Corporate greenhouse gas (GHG) emissions’ data is crucial for identifying the main sources of climatic changes, investigating causal mechanisms, and monitoring progress toward achieving agreed targets. However, more research is needed that investigates the availability, accuracy, accountability, honesty, integrity, deceptiveness, prudence, relevance, and ‘investability’ of self-reported and/or third-party curated corporate GHG emissions data and any ethical dilemmas inherent in the process of estimating and reporting GHG emissions.

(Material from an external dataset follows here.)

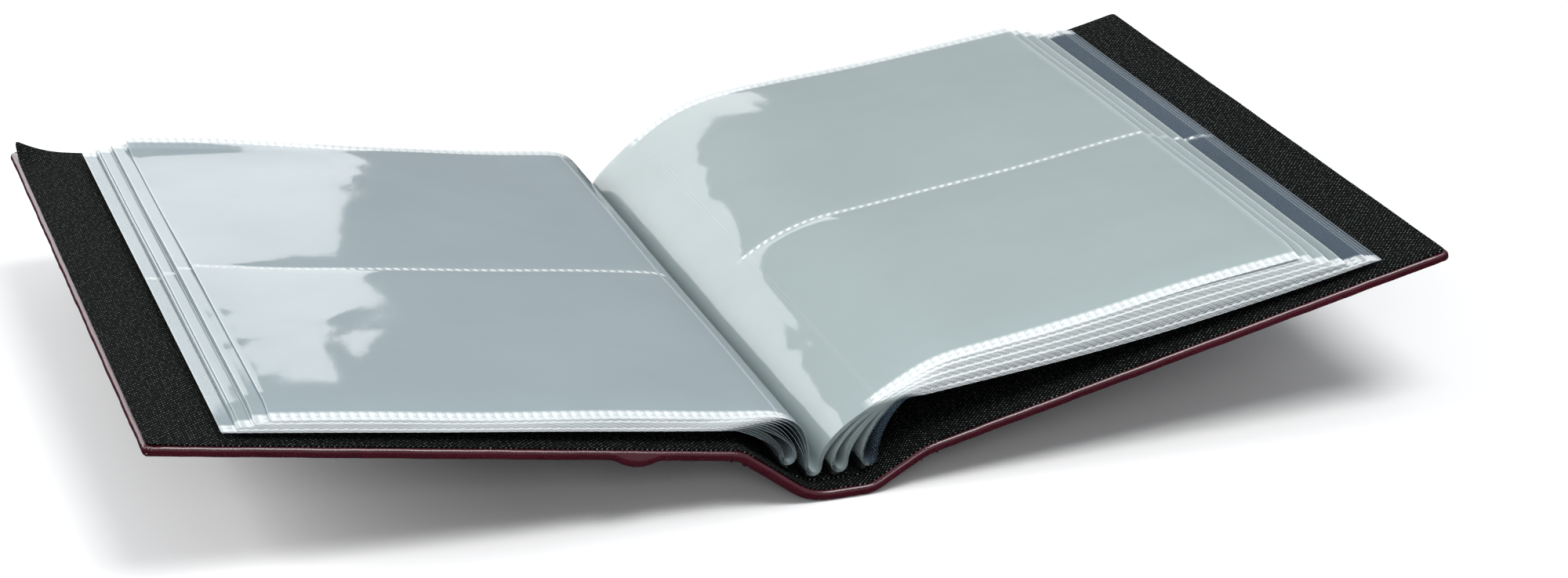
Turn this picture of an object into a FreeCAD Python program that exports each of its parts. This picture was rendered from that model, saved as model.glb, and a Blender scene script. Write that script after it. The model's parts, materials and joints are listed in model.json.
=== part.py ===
import FreeCAD, Part
import math
import os
from FreeCAD import Vector

# Two-row pocket album, lying open on its rounded spine.
# Origin: centre of the spine's resting face.  +X towards the back cover's
# fore-edge, +Y towards the head, +Z up.  Millimetres and degrees throughout.

# Overall sizes
bookHeight = 240.0          # head to foot, covers and spine alike
coverWidth = 167.0          # cover hinge line to fore-edge
frontSlope = 9.1            # rest slope of the front cover above level
backSlope = 13.2            # rest slope of the back cover above level

# Layers of the case, from the inside out
liningThickness = 0.4       # woven cloth lining
boardThickness = 1.7        # greyboard in the covers, flexible card in the spine
foamThickness = 0.9         # padding under the leatherette
skinThickness = 0.6         # leatherette
turnIn = 12.0               # leatherette folded over the inner edge of the board
liningMargin = 1.0          # leatherette left showing round the lining
cornerRadius = 2.5          # fore-edge corners of the covers, seen in plan
edgeRadius = 1.2            # outer edge of the padded leatherette
hingeHalf = 3.0             # bare leatherette and lining on each side of a hinge line

caseThickness = liningThickness + boardThickness + foamThickness + skinThickness
foamTop = liningThickness + boardThickness
skinTop = foamTop + foamThickness

# Spine trough, measured on its lining surface
troughFloorLeft = -6.9      # start of the flat floor
troughFloorRight = 10.4     # end of the flat floor
frontBend = 14.0            # lining radius where the front flank meets the floor
backBend = 6.0              # lining radius where the back flank meets the floor
frontHingeX = -27.2
frontHingeRise = 15.7       # front hinge line above the trough floor
backHingeX = 27.0
backHingeRise = 9.3         # back hinge line above the trough floor

# Raised band on the front cover
bandStart = 24.1            # from the front hinge line
bandWidth = 13.7
bandHeight = 2.4

# Film sheets
filmThickness = 0.06
pocketGap = 0.04            # air between the two films of an empty pocket
sheetsPerSection = 4
leafMargin = 6.0            # cover left bare above and below the leaves
leafShift = -1.0            # film block sits slightly towards the foot
weldWidth = 3.0             # dotted weld along foot, middle and head
foreEdgeWeld = 1.6          # folded fore-edge of a leaf
mouthSetback = 6.0          # pocket mouth, from the leaf's bend
pivotGap = 0.3              # film left out on each side of a leaf's bend line
leafThickness = 2 * filmThickness + pocketGap
leafHeight = bookHeight - 2 * leafMargin

# Each stack of leaves: side, number of leaves, then for its lowest and its topmost
# leaf the bend line, the rise of the flat of the leaf above its bend, how much
# shorter than the cover it is, and the height of its fore-edge above the lining.
leftStack = {
    "side": -1, "count": 12,
    "lowBend": (-26.5, 23.0), "topBend": (-9.5, 22.4),
    "lowRise": 0.3, "topRise": 2.9, "shoulderRun": 2.0,
    "lowInset": 20.5, "topInset": 17.0,
    "lowEnd": 1.763, "topEnd": 6.142,
}
rightStack = {
    "side": 1, "count": 20,
    "lowBend": (22.0, 25.4), "topBend": (8.9, 24.2),
    "lowRise": 0.3, "topRise": 9.6, "shoulderRun": 2.05,
    "lowInset": 16.5, "topInset": 27.0,
    "lowEnd": 2.064, "topEnd": 10.538,
}
shortestShoulder = 1.5

# Folded sections on the binding
tapeThickness = 0.5
tapeReach = 5.5             # tape beyond the flat floor, on each side
tapeMargin = 2.0            # tape stops short of the leaves' head and foot
foldX = [-12.7, -5.1, 2.7, 11.6]
foldClearance = 2.2         # underside of a section above the tape
foldHalfWidth = 0.8
foldBelly = 2.6             # height of a folded section's bulge above its fold
foldFlare = 0.7             # width that the bulge adds on each side
nestStep = 0.32             # one folded sheet inside the next
glueHalfWidth = 1.1
glueInset = 1.5             # glue line stops short of the tape's ends
tapeHeight = leafHeight - 2 * tapeMargin


# Plane geometry helpers
def unit(a, b):
    """Direction from plane point a to plane point b."""
    length = math.hypot(b[0] - a[0], b[1] - a[1])
    return ((b[0] - a[0]) / length, (b[1] - a[1]) / length)


def ahead(point, direction, distance):
    """Point reached from a plane point along a direction."""
    return (point[0] + distance * direction[0], point[1] + distance * direction[1])


def slopeDirection(side, slope):
    """Direction away from the spine, raised by a slope in degrees."""
    return (side * math.cos(math.radians(slope)), math.sin(math.radians(slope)))


def offsetCorners(points, depth):
    """Corners of a chain of lines moved by depth to the right of its travel."""
    moved = []
    for i, point in enumerate(points):
        before = unit(points[i - 1], point) if i > 0 else unit(point, points[i + 1])
        after = unit(point, points[i + 1]) if i < len(points) - 1 else before
        share = depth / (1.0 + before[0] * after[0] + before[1] * after[1])
        moved.append((point[0] + share * (before[1] + after[1]),
                      point[1] - share * (before[0] + after[0])))
    return moved


def space(point, y=0.0):
    return Vector(point[0], y, point[1])


def pathEdges(points, bends, depth):
    """Lines and tangent arcs of a path, moved by depth below the lining surface.

    bends gives the arc radius on the lining surface at each inner corner.
    """
    corners = offsetCorners(points, depth)
    edges = []
    start = corners[0]
    for i in range(1, len(corners) - 1):
        before = unit(corners[i - 1], corners[i])
        after = unit(corners[i], corners[i + 1])
        cross = before[0] * after[1] - before[1] * after[0]
        turn = math.asin(abs(cross))
        radius = bends[i - 1] + math.copysign(depth, cross)
        tangent = radius * math.tan(turn / 2)
        arcStart = ahead(corners[i], before, -tangent)
        arcEnd = ahead(corners[i], after, tangent)
        inward = unit((0, 0), (after[0] - before[0], after[1] - before[1]))
        middle = ahead(corners[i], inward, radius / math.cos(turn / 2) - radius)
        if math.dist(start, arcStart) > 1e-4:
            edges.append(Part.LineSegment(space(start), space(arcStart)).toShape())
        edges.append(Part.Arc(space(arcStart), space(middle), space(arcEnd)).toShape())
        start = arcEnd
    if math.dist(start, corners[-1]) > 1e-4:
        edges.append(Part.LineSegment(space(start), space(corners[-1])).toShape())
    return edges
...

With the objective to “derive academically sound suggestions that will grant investors, policymakers and regulators a more informed appraisal of emission data and related carbon risks, regardless of whether these are self-reported by corporations or curated by third parties”, Prof. Dr. Busch and colleagues combined several recent articles in a “Thematic Symposium on Corporate Greenhouse Gas Emissions’ Reporting, Accountability and Integrity” published in the Journal of Business Ethics.


In their editorial the authors conclude that significant progress in at least four areas is needed to ensure a science-led just transition: (1) estimation of GHG emissions in the absence of effective disclosure legislation; (2) regulation of GHG emissions disclosure; (3) auditing and assurance of disclosed GHG emissions; and (4) understanding of a fair and just climate transition path itself.